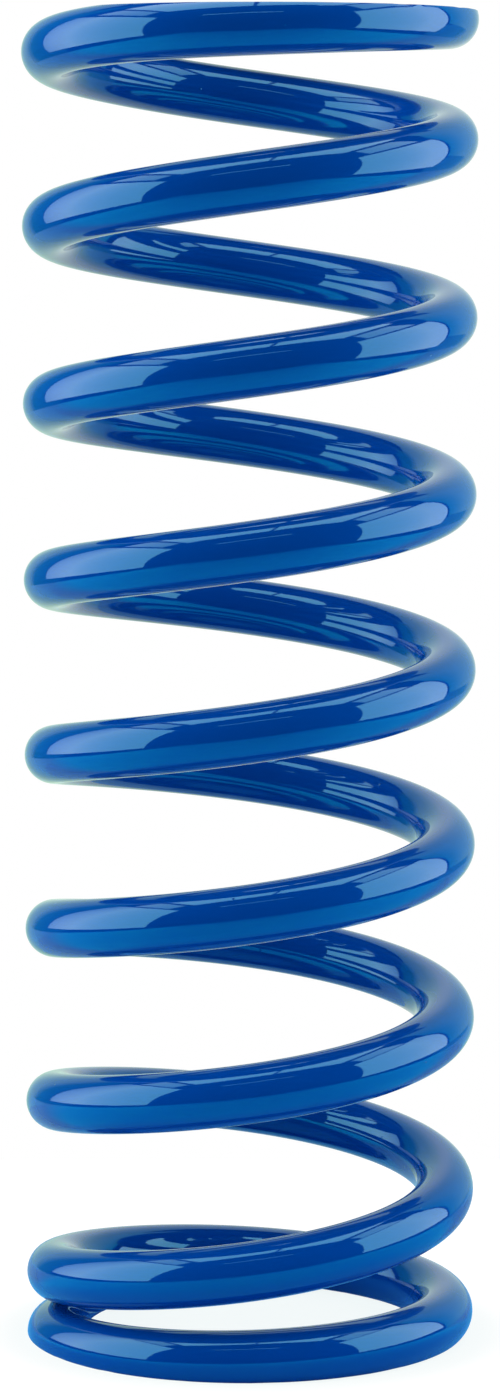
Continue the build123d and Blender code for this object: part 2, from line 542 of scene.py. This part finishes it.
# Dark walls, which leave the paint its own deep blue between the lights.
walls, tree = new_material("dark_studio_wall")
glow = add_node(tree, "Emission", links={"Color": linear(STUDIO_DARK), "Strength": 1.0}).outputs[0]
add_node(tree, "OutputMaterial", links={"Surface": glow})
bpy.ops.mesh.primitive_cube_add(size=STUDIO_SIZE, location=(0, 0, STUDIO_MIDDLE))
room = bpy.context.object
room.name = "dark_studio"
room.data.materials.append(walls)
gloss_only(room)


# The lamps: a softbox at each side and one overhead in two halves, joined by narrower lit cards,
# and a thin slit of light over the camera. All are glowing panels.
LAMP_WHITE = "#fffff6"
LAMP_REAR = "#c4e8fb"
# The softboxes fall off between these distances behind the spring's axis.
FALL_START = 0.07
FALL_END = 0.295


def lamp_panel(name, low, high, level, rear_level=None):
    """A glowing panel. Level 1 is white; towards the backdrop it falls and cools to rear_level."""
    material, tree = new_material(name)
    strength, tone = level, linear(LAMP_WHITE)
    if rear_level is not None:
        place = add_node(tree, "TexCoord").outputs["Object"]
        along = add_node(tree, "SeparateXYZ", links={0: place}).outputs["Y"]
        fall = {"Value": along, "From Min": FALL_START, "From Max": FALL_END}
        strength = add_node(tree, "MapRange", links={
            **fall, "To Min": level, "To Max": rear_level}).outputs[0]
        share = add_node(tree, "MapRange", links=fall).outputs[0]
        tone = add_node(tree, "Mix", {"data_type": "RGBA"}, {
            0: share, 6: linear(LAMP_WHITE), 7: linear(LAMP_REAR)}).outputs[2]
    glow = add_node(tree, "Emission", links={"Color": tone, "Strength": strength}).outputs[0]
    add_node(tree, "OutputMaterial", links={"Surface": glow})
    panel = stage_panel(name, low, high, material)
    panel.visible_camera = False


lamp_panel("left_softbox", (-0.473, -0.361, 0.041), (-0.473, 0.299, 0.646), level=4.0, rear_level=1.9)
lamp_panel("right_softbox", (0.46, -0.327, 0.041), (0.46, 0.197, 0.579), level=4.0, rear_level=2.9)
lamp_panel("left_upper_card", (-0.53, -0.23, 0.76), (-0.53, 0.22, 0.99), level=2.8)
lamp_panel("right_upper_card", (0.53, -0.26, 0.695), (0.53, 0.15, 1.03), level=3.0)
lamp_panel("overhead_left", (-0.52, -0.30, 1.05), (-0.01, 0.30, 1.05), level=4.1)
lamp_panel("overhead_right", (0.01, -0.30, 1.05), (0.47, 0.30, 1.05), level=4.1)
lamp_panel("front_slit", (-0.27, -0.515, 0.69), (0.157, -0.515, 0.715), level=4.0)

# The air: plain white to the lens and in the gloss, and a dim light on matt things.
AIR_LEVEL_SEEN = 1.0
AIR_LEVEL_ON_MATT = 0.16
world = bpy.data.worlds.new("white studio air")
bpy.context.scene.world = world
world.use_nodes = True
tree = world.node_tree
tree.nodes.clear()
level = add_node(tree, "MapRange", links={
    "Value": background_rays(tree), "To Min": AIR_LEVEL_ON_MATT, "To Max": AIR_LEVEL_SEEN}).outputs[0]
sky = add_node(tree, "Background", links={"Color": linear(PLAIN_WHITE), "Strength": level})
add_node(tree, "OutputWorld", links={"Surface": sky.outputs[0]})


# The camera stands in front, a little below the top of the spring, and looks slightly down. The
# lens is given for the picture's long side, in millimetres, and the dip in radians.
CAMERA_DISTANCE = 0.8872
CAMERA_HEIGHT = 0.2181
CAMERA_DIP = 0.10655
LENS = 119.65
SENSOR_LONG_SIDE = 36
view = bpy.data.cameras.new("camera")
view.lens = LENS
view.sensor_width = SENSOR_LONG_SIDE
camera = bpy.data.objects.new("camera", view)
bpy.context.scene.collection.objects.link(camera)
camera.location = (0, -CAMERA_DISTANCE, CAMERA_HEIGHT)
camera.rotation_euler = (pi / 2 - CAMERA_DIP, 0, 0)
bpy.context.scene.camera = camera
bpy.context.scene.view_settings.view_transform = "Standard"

^^^^^^^^

> [Exercise] Please write out exactly the lines from the start of the data through the line that contains "FALL_END = 0.295", both ends included, and nothing else.

> [Exercise result]
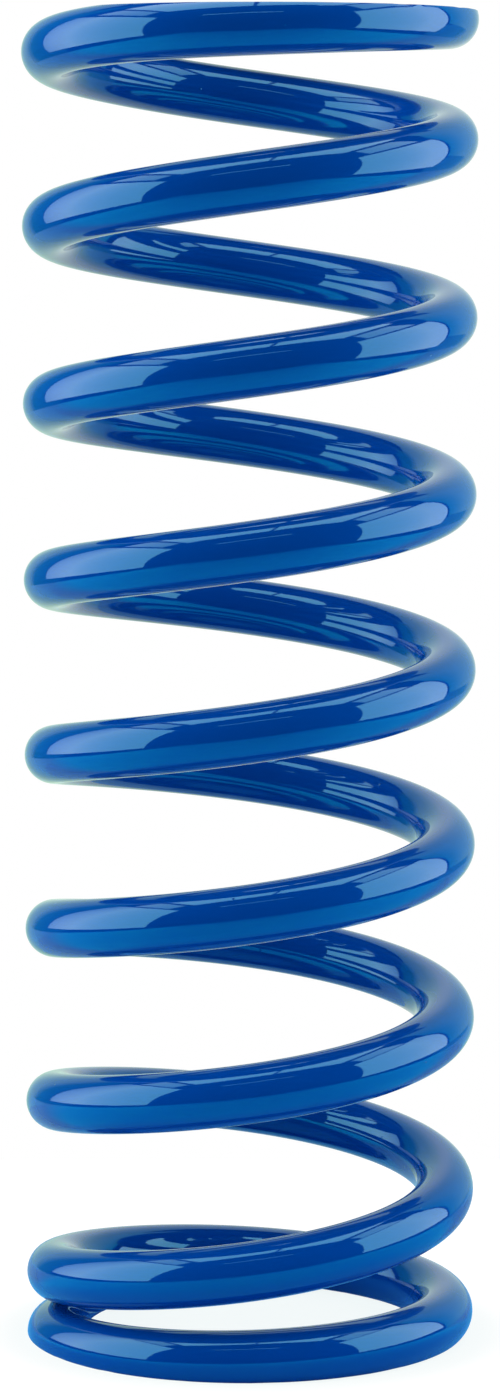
Continue the build123d and Blender code for this object: part 2, from line 542 of scene.py. This part finishes it.
# Dark walls, which leave the paint its own deep blue between the lights.
walls, tree = new_material("dark_studio_wall")
glow = add_node(tree, "Emission", links={"Color": linear(STUDIO_DARK), "Strength": 1.0}).outputs[0]
add_node(tree, "OutputMaterial", links={"Surface": glow})
bpy.ops.mesh.primitive_cube_add(size=STUDIO_SIZE, location=(0, 0, STUDIO_MIDDLE))
room = bpy.context.object
room.name = "dark_studio"
room.data.materials.append(walls)
gloss_only(room)


# The lamps: a softbox at each side and one overhead in two halves, joined by narrower lit cards,
# and a thin slit of light over the camera. All are glowing panels.
LAMP_WHITE = "#fffff6"
LAMP_REAR = "#c4e8fb"
# The softboxes fall off between these distances behind the spring's axis.
FALL_START = 0.07
FALL_END = 0.295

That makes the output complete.